Any other comments? Anything else you'd like to add to the list?

Friday, December 01, 2006

Fourth Meeting: Potato Gun and Target

Today we shot a target with the potato gun. A lot. At least, we tried a lot. :)

But first we tried launching little match rockets... and we kinda failed. That was pretty, uh, experimental... as in, I had never done it before and barely even knew how to do it. Well, it engaged a lot of people for much of the club block, so apparently there was something interesting about it. Or maybe it was just the matches.

(UPDATE: Willy tells me they gave up on the match rockets and just made a giant match instead. So it was just the matches. Guys, you should have soaked the paper towl in hairspray. It would've been a lot easier to catch on fire.)

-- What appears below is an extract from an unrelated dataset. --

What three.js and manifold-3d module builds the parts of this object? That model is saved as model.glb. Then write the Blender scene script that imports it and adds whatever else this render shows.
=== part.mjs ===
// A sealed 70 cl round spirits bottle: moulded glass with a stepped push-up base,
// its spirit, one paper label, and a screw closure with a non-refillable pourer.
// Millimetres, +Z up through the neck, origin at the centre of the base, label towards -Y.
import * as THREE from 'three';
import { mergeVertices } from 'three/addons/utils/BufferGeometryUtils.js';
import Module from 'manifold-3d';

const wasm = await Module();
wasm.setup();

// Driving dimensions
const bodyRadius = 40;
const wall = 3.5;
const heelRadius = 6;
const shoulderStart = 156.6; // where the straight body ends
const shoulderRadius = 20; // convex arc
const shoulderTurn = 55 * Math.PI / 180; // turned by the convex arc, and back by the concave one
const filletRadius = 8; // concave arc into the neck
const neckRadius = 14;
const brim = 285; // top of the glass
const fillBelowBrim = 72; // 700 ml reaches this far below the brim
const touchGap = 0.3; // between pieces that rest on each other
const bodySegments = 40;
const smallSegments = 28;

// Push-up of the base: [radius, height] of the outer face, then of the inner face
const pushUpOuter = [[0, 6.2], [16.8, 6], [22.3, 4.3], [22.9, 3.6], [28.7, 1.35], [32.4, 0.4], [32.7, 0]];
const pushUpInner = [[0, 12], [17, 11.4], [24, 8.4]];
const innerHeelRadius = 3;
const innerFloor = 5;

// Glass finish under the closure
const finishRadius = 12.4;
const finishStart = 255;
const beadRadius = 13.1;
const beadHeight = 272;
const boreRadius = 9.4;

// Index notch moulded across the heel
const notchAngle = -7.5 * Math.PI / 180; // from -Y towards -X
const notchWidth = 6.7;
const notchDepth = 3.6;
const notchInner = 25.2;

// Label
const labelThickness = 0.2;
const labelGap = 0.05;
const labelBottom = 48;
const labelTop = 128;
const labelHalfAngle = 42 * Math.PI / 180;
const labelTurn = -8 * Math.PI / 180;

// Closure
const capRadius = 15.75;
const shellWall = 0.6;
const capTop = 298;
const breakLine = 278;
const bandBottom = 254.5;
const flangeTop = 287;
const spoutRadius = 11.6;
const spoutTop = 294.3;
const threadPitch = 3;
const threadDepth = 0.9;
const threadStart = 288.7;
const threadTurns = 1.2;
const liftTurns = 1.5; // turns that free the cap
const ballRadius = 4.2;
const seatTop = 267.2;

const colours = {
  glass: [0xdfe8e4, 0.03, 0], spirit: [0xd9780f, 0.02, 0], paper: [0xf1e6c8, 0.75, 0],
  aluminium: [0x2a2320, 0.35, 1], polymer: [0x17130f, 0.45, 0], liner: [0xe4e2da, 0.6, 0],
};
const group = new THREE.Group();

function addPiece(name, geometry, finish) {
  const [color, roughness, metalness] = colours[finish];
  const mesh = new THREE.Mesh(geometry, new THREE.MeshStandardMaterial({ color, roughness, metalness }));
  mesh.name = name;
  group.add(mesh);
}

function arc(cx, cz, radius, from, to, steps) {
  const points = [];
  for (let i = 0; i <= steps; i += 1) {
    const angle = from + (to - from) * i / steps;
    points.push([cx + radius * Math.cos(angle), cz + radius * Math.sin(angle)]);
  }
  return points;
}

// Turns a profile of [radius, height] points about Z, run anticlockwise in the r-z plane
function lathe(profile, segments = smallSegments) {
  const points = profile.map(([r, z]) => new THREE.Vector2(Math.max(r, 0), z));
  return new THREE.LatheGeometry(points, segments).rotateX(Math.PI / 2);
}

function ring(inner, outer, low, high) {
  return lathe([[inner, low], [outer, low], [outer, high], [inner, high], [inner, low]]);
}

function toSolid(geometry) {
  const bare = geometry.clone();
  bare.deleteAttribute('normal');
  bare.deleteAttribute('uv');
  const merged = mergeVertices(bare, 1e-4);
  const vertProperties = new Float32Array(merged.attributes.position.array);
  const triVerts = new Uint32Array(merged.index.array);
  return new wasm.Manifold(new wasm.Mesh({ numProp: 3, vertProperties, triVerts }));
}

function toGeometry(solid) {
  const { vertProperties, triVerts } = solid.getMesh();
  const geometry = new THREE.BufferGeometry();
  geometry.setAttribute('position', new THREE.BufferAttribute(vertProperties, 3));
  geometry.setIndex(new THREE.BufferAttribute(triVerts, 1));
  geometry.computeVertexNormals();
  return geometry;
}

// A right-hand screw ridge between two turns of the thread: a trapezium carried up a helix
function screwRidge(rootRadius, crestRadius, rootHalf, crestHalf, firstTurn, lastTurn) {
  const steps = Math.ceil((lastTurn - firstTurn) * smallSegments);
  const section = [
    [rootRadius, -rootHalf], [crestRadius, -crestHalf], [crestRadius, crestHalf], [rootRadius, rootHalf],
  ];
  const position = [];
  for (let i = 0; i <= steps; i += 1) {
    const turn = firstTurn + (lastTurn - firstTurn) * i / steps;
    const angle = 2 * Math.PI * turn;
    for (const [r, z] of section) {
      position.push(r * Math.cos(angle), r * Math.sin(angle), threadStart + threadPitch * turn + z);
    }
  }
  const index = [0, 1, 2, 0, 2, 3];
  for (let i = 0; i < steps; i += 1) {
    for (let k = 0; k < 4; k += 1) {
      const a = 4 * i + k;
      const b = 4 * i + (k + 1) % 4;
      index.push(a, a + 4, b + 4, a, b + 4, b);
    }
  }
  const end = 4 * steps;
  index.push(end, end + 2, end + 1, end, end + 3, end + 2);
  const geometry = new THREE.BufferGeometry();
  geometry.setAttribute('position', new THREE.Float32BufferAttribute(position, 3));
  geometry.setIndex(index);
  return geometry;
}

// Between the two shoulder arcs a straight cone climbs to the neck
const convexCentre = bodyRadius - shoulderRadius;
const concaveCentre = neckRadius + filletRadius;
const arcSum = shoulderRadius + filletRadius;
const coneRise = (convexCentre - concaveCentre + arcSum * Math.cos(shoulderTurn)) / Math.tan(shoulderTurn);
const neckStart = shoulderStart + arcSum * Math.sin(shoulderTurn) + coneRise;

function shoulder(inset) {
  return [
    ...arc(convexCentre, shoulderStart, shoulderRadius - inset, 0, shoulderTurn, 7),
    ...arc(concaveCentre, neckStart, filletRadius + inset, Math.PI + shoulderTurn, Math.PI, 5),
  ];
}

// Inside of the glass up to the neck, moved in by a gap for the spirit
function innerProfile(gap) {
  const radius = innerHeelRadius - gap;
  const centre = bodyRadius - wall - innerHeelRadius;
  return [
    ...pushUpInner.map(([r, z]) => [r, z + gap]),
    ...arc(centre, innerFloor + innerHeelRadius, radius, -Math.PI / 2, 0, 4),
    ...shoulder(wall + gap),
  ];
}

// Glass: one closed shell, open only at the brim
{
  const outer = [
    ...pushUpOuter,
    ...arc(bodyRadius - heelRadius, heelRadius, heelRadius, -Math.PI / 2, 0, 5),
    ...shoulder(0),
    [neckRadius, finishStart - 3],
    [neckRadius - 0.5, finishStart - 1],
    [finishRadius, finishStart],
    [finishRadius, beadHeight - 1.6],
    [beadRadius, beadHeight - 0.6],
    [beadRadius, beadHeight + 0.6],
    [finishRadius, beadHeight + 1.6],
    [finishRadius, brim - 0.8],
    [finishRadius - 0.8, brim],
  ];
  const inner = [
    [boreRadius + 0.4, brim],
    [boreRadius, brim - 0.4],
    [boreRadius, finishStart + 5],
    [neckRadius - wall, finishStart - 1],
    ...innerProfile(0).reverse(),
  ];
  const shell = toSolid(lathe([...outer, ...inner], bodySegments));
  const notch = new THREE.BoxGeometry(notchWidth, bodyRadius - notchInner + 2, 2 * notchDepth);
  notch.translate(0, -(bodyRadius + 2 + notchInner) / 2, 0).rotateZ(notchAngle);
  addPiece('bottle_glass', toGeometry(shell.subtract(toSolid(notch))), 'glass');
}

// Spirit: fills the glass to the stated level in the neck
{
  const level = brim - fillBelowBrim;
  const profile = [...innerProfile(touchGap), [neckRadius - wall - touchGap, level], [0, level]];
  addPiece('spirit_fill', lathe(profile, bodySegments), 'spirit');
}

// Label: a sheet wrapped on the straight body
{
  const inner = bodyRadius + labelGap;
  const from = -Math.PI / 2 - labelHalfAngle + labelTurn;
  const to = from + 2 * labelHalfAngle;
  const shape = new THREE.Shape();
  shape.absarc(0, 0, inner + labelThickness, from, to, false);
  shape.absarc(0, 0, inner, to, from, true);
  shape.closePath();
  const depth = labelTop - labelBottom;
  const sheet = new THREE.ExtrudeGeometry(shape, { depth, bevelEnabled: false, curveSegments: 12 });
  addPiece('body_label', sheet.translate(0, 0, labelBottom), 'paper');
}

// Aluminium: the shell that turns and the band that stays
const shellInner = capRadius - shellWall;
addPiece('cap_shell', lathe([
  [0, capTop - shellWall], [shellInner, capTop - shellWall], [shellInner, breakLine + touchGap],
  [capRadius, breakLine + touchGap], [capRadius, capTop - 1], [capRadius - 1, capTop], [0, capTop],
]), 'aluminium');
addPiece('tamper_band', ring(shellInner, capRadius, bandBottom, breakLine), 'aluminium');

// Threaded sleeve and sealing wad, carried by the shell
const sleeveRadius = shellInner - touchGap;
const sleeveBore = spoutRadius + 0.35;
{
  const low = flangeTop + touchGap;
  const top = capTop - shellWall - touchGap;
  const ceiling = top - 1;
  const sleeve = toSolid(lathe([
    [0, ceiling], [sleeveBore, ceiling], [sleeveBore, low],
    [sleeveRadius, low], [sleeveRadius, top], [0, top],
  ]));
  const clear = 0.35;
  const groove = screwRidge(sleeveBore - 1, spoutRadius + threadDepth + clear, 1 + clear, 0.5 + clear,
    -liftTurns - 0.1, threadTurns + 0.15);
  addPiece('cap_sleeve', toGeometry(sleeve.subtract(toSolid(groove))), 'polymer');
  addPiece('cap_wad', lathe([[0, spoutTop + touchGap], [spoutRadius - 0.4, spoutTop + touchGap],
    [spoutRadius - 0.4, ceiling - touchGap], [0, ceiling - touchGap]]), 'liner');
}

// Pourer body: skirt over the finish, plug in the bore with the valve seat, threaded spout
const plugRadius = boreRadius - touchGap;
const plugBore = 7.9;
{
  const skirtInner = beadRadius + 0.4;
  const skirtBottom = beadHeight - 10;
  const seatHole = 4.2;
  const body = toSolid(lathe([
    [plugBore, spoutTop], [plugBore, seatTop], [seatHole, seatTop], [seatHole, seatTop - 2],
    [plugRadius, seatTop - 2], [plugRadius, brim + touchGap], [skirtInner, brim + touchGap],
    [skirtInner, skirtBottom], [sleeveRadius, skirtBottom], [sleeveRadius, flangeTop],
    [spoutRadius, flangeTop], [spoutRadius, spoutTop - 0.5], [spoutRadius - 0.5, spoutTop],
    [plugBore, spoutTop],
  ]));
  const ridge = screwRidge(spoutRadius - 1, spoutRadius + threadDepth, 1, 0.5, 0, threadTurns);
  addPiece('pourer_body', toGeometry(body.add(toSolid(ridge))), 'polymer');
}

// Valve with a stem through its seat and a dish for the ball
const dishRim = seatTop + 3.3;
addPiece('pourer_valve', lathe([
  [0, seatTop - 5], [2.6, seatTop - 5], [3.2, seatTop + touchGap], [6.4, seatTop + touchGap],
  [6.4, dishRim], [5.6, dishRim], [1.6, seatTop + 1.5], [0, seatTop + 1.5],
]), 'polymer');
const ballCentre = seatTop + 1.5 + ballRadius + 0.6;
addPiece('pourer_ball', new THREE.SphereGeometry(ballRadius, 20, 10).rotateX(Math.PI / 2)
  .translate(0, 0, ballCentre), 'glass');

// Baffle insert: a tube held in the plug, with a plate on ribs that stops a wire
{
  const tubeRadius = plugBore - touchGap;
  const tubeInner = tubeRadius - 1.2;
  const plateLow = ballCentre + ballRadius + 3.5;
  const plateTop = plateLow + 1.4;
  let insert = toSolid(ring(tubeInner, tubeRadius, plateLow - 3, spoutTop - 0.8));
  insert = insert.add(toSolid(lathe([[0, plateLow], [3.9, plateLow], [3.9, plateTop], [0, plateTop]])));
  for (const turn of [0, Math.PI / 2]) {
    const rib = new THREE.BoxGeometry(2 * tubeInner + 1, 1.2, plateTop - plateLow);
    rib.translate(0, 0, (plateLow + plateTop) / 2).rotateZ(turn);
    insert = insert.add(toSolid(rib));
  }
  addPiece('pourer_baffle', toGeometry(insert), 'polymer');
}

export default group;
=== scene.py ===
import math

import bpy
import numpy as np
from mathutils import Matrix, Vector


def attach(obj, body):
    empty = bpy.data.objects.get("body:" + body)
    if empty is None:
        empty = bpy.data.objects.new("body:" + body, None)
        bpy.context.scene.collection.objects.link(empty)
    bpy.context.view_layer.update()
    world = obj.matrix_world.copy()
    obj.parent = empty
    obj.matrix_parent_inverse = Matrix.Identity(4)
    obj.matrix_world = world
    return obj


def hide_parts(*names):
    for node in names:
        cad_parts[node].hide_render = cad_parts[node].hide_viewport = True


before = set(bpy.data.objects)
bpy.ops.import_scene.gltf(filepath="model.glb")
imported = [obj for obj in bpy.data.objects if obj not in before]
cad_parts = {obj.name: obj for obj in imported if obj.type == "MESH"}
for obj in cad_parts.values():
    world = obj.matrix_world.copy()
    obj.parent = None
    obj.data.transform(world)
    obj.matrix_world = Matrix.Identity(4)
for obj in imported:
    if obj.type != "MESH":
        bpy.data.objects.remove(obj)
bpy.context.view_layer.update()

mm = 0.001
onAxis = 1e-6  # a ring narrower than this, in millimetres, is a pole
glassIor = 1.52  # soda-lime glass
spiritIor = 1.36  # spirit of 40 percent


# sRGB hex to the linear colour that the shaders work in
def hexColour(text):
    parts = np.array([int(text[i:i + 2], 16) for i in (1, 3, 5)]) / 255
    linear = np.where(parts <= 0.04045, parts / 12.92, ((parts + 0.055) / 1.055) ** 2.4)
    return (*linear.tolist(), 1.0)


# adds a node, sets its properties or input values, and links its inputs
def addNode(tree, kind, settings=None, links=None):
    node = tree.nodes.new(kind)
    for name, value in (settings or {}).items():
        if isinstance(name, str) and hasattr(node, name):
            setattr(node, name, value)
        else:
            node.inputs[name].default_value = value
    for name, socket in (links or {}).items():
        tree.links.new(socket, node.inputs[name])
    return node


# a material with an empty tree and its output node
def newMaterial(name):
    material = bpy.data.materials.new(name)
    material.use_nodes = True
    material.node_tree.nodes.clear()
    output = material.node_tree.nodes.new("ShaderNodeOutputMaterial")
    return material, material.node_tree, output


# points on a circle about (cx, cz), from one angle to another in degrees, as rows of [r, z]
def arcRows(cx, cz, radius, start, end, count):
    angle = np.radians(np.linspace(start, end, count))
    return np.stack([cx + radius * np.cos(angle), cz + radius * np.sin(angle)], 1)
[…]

Once Vivek returned with a camera we set up the target, leaving a few people behind still playing with the matches. Craig, marksman extraordinaire (he alone hit the improvised target of 'a bag' in our first meeting) took the first shot... and it was a good one. The wood immediately cracked, and the bracing boards on the back popped right off. (One of those boards would soon become the match group's giant match.)

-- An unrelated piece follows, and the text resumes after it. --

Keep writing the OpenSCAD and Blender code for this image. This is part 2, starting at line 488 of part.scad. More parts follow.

Our next few shots weren't so successful. For the first time, we had two potato guns operating simultaneously. We never got to shoot them at the same time - Ms. Nickerson wouldn't let us (no clue why) - but it made things go much more quickly. We soon branched out from our normal potato ammunition and threw some yogurt and pudding into the mix. Our first few shots missed, but we got some good ones in there. Craig also made a triumphant return, this time punching a hole straight through the target.

Emily closed off with a very nice bulls-eye, splattering pudding all over. That was the last of our hits - we only had three - and the only one to really splatter stuff on the board. On most shots, we pretty much just splattered the makeshift "road" to the construction site.

We closed off by talking a bit about our plans for the future. We all agree that the next meeting should be dedicated to just blowing stuff up, plain and simple. But what comes after that? Building radios? Steam-powered boats? Rocket planes? Speak up! We need your feedback!